Although your new baby will probably give you great emotional satisfaction, you may be physically uncomfortable. Your body has gone through many changes during pregnancy and it will take a while for it to return to it's pre-pregnancy state.
Six weeks after the birth your doctor will examine you to make sure that everything is returning to normal; this also gives you a chance to discuss any worries you may have. The doctor will take your blood pressure and check a sample of your urine. Your breasts and abdomen will be examined and the doctor will make sure that any stitches have healed properly. You will probably have an internal examination to check the size and position of your uterus and you may have a cervical smear test if one is due.
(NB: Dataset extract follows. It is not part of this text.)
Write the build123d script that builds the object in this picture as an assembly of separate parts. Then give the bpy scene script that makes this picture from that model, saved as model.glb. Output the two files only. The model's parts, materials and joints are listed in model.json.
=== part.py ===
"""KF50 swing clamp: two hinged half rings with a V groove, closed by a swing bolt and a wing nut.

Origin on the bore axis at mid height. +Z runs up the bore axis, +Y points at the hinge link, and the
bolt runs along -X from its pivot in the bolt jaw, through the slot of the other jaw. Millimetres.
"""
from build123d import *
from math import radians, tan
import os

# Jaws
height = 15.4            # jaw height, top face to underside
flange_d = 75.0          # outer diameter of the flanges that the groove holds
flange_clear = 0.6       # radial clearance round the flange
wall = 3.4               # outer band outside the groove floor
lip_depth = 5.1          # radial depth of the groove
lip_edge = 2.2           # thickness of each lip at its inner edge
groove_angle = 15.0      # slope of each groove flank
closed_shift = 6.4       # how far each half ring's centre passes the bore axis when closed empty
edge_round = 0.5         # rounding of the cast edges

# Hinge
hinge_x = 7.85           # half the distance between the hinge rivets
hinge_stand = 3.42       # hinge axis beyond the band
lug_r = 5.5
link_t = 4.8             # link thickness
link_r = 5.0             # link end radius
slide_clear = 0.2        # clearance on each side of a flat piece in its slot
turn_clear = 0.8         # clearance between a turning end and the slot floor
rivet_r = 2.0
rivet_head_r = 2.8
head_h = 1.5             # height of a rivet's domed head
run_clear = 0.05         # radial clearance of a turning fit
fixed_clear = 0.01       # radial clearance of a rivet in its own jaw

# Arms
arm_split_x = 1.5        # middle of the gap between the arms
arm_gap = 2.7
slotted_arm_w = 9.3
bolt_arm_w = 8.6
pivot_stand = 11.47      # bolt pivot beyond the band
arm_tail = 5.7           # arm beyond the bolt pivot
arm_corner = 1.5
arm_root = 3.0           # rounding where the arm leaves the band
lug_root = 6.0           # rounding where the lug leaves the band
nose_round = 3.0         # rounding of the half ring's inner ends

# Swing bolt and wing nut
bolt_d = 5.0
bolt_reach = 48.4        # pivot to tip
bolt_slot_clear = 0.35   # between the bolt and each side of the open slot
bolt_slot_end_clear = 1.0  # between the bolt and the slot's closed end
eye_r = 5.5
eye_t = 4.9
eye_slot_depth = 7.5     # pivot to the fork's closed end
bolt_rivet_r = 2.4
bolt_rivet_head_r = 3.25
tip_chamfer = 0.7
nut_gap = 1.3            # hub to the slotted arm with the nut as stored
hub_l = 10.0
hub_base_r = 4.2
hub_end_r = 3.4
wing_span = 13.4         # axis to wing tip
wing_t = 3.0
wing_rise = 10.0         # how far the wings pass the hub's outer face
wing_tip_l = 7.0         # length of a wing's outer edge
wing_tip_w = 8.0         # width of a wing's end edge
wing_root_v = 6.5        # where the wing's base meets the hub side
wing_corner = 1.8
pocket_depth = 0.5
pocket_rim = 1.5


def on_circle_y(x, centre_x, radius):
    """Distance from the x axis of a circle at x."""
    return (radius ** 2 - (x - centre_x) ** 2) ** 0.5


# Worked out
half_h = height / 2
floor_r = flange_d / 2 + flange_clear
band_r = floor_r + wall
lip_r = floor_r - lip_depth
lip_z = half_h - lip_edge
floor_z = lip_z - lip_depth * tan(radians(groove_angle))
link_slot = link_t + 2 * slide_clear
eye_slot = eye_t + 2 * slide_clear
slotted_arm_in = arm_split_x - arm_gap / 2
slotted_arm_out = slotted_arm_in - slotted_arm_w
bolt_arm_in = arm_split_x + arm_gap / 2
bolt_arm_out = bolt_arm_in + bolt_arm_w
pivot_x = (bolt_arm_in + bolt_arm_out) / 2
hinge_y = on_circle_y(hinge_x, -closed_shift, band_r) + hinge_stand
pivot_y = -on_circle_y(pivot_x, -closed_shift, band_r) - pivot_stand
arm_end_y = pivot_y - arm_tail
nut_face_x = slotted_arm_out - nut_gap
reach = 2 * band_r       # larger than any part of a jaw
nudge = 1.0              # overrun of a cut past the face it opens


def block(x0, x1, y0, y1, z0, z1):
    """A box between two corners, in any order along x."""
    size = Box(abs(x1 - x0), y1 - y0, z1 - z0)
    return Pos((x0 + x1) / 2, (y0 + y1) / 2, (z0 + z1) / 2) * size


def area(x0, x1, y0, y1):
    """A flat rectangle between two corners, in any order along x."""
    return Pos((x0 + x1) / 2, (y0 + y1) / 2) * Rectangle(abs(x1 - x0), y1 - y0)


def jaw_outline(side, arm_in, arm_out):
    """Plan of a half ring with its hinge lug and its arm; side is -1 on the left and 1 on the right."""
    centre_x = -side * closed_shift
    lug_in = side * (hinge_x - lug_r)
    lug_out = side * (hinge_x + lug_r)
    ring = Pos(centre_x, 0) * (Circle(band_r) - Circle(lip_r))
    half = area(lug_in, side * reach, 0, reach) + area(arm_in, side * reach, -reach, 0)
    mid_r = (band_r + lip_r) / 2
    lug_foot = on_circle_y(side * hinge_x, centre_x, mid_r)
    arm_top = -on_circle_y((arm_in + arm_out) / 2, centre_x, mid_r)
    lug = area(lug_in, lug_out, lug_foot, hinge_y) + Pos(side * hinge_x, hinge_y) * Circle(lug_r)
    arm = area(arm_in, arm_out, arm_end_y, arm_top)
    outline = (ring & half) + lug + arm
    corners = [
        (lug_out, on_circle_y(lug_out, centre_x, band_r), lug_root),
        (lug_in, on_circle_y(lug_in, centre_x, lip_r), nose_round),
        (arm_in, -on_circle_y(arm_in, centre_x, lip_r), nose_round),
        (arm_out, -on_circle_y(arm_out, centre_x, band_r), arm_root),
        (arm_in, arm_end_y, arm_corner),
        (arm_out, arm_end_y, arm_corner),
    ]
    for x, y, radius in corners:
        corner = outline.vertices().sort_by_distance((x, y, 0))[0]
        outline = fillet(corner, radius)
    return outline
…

If your baby was born in hospital, a midwife or doctor will probably talk to you about contraception before you go home. Alternatively, you can discuss this at your six-week check. Don't take any risks; to avoid getting pregnant again you should use contraception as soon as you resume intercourse. It is an old wives' tale that breastfeeding prevents conception. If you were not immune to rubella (German measles) during your pregnancy, you will probably be offered the immunization before you leave hospital or at your six-week check-up. Ask your doctor if you are at all unsure about your immunity.
Immediately after the birth your breasts will produce colostrum, a high-protein liquid full of antibodies. Then, after the pregnancy hormones decline, your main milk supply should come in around the third or fourth day. At this time the breasts swell, feel hard, and can sometimes be painful. Bathing them with warm water is soothing, and letting the baby have frequent feeds will also help. This initial swelling subsides after a few days as both you and your baby get used to feeding. However, if you have decided to bottle-feed, as they were before pregnancy, but a well-fitting support bra will help greatly.
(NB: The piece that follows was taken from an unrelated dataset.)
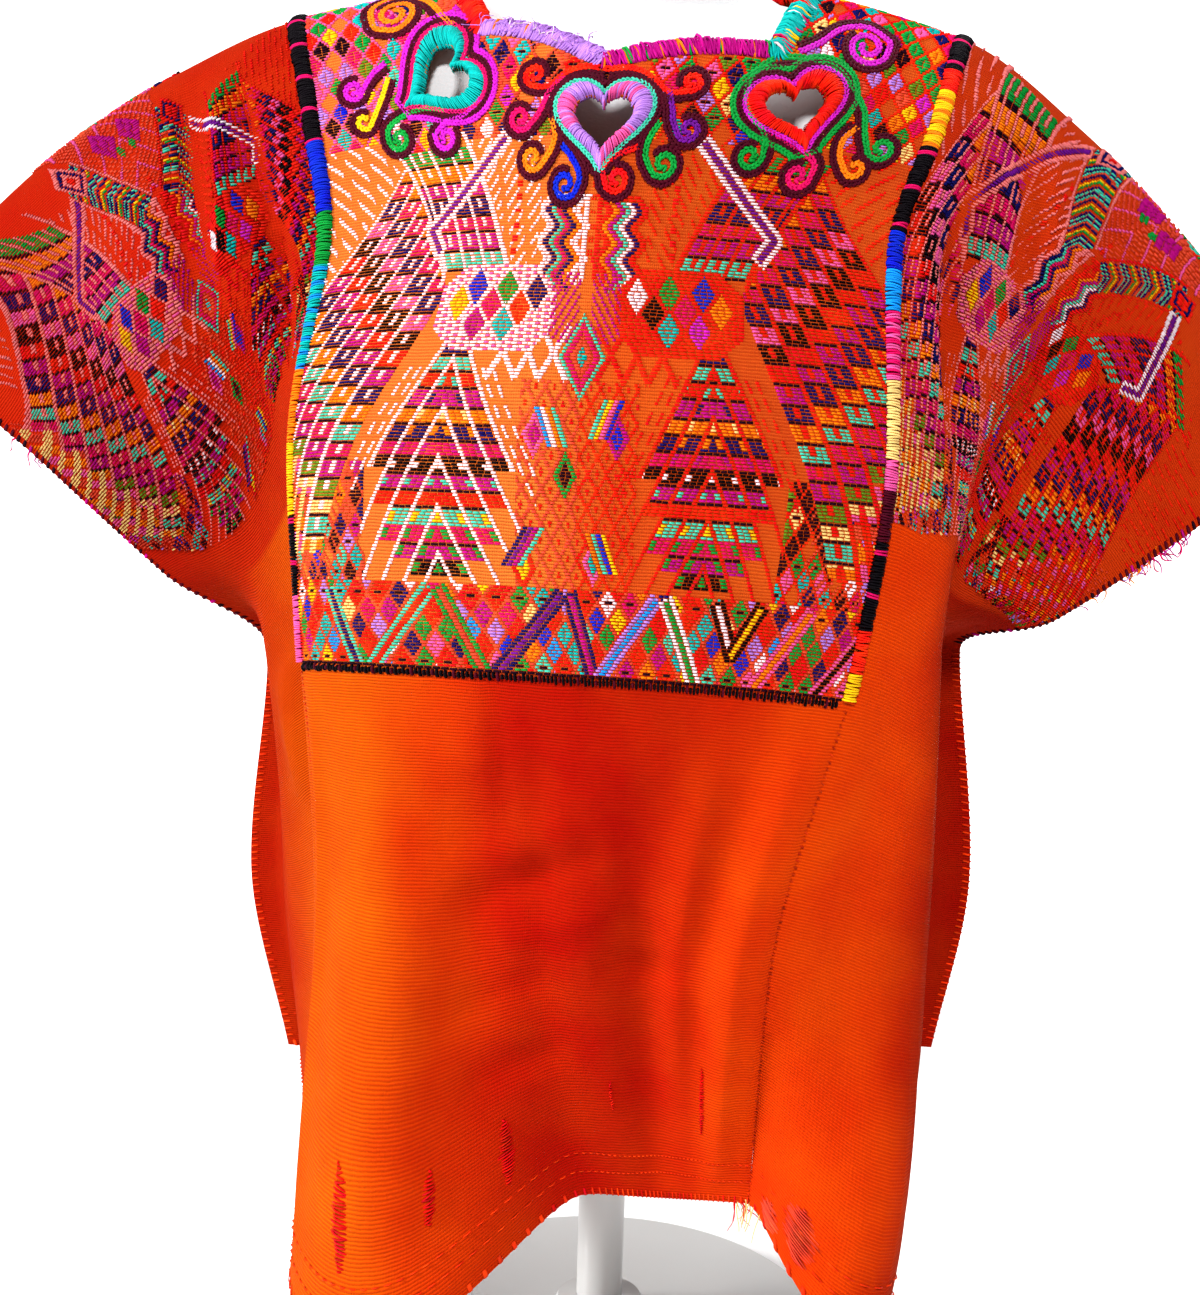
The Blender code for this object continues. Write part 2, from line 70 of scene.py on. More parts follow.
ahead = Vector((-sin(TURN) * cos(LOOK_DOWN), cos(TURN) * cos(LOOK_DOWN), -sin(LOOK_DOWN)))
level = Vector((cos(TURN), sin(TURN), 0))
above = level.cross(ahead)
right = level * cos(LEAN) + above * sin(LEAN)
upward = above * cos(LEAN) - level * sin(LEAN)

camera_data = bpy.data.cameras.new("camera")
camera_data.sensor_fit = "HORIZONTAL"
camera_data.sensor_width = SENSOR_WIDTH
camera_data.lens = SENSOR_WIDTH * FOCAL_LENGTH / PICTURE_WIDTH
camera = placed("camera", camera_data)
camera.matrix_world = Matrix.Translation(EYE) @ Matrix((right, upward, -ahead)).transposed().to_4x4()
bpy.context.scene.camera = camera
print("lens", round(camera_data.lens, 2), "mm")

# %% [markdown]
# The worn shape is a net of a few guides: sections down the cloth, and across them the seam, the ridge
# and the valley of each side's fold and the free edge.  Smooth curves through so few points drape more
# quietly than a cloth simulation, and they stay exactly on the solids that they dress.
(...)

After delivery your abdomen will probably be quite flabby and wrinkled because of slack muscles and stretched skin. Gentle post-natal exercises will help tighten up your abdominal and vaginal muscles, so make time to do them every day. If you feel you're not disciplined enough to exercise on your own, join a local post-natal class.
Following the birth you will have a vaginal discharge which is known as lochia. This will be like a very heavy period for a few days, with the flow gradually getting lighter until it disappears within a few weeks. Use maternity pads or large sanitary towels to absorb the discharge because there is a risk of infection if you use tampons in the early weeks after the birth.